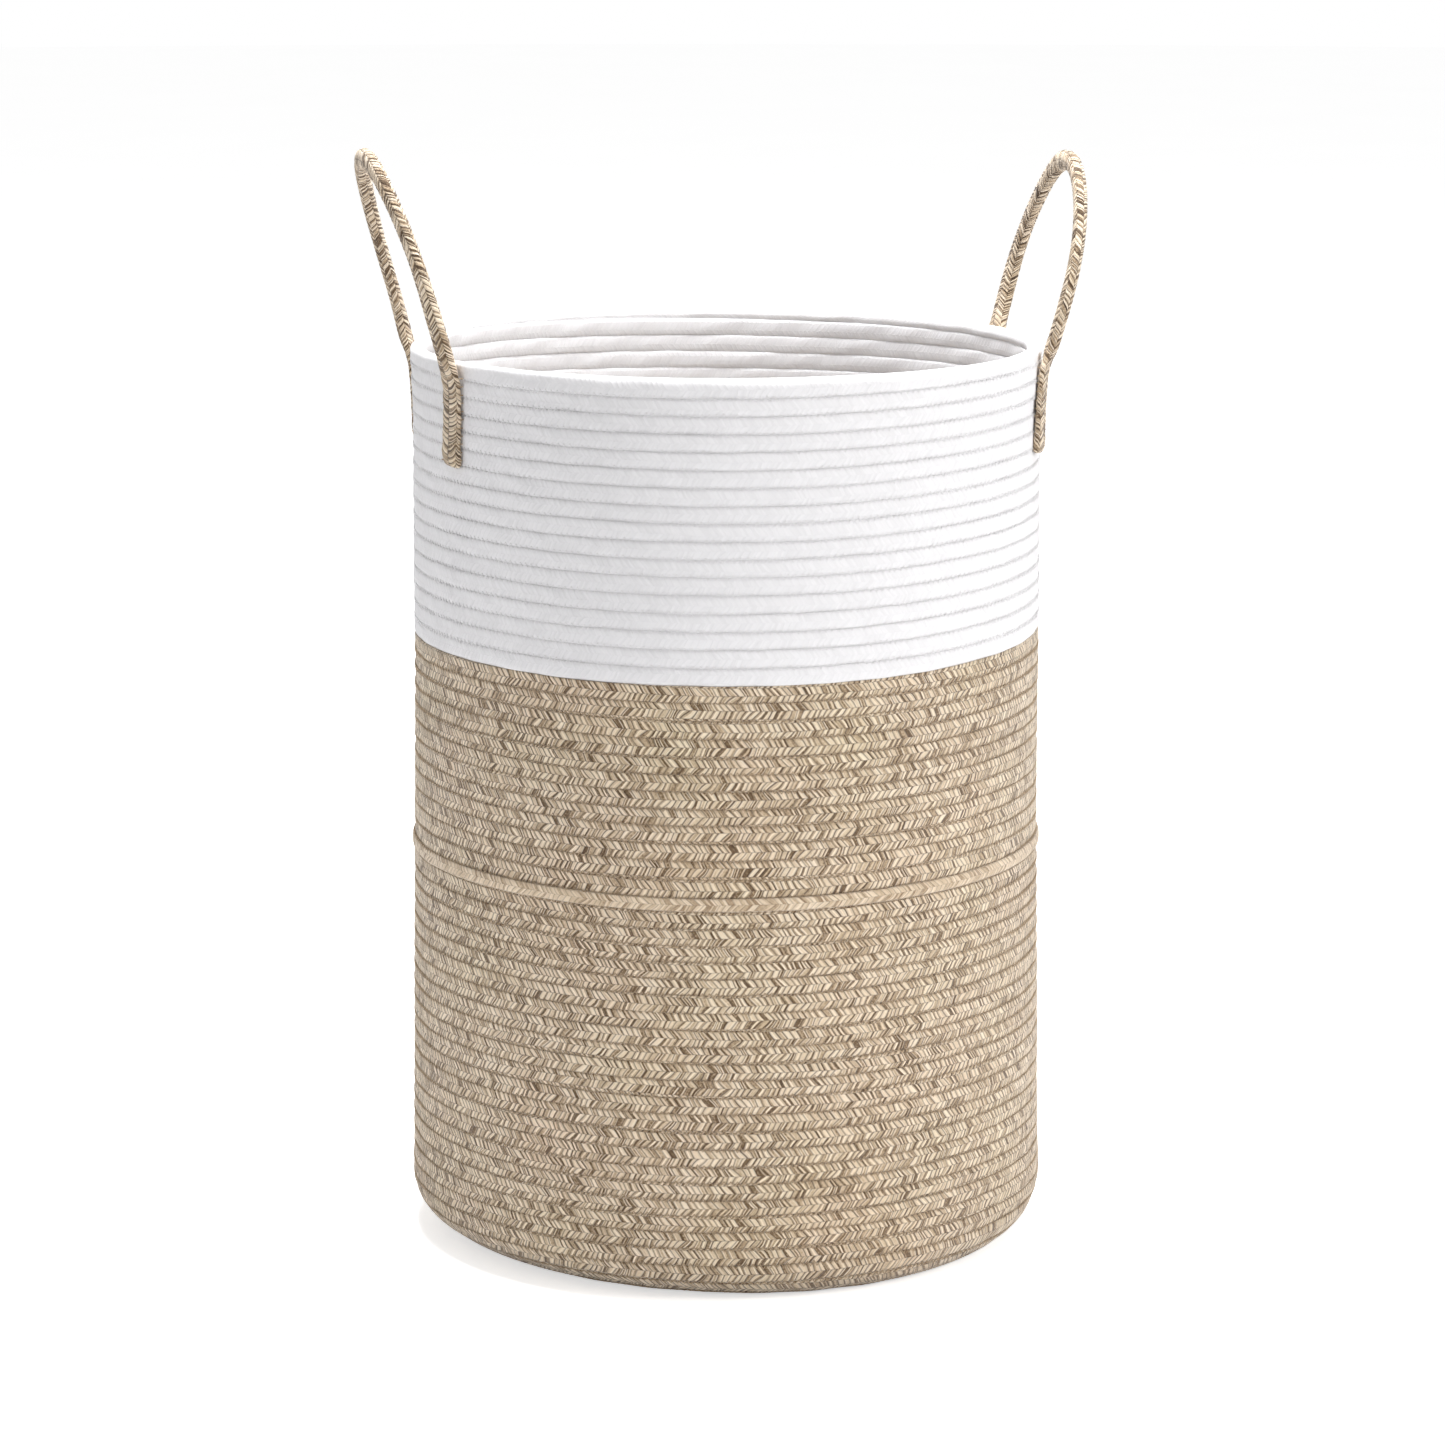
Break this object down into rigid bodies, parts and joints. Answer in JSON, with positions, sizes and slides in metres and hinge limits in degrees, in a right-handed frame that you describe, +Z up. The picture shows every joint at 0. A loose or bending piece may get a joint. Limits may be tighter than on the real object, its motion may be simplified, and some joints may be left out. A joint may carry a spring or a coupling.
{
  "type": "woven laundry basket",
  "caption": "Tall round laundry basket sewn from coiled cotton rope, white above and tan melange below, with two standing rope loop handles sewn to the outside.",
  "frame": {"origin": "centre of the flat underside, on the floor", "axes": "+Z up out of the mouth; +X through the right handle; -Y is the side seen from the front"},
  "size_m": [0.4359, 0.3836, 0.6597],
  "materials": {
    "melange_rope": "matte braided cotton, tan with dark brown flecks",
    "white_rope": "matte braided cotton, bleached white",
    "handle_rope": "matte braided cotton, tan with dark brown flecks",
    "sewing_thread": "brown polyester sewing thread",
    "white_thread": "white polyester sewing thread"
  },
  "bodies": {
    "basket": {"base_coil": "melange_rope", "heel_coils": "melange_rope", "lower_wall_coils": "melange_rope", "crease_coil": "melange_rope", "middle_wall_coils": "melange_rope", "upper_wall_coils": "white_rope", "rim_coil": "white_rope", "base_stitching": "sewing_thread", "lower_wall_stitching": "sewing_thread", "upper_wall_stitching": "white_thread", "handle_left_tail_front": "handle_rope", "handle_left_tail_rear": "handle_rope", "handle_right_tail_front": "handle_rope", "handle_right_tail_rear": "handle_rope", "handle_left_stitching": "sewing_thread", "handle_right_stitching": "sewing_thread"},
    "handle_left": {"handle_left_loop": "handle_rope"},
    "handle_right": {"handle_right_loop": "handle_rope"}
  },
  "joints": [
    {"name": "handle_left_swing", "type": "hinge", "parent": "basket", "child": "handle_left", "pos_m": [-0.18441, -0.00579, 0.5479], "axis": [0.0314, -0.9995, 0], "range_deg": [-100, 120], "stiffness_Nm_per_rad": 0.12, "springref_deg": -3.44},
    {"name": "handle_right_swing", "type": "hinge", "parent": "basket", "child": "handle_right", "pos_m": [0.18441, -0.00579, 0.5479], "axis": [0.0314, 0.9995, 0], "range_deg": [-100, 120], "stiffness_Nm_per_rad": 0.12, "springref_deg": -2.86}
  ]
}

◆ ◆ ◆ ◆ ◆ ◆ ◆

**What to do**
From the listing, copy each line containing the word "bodies".

**Written solution**
Break this object down into rigid bodies, parts and joints. Answer in JSON, with positions, sizes and slides in metres and hinge limits in degrees, in a right-handed frame that you describe, +Z up. The picture shows every joint at 0. A loose or bending piece may get a joint. Limits may be tighter than on the real object, its motion may be simplified, and some joints may be left out. A joint may carry a spring or a coupling.
  "bodies": {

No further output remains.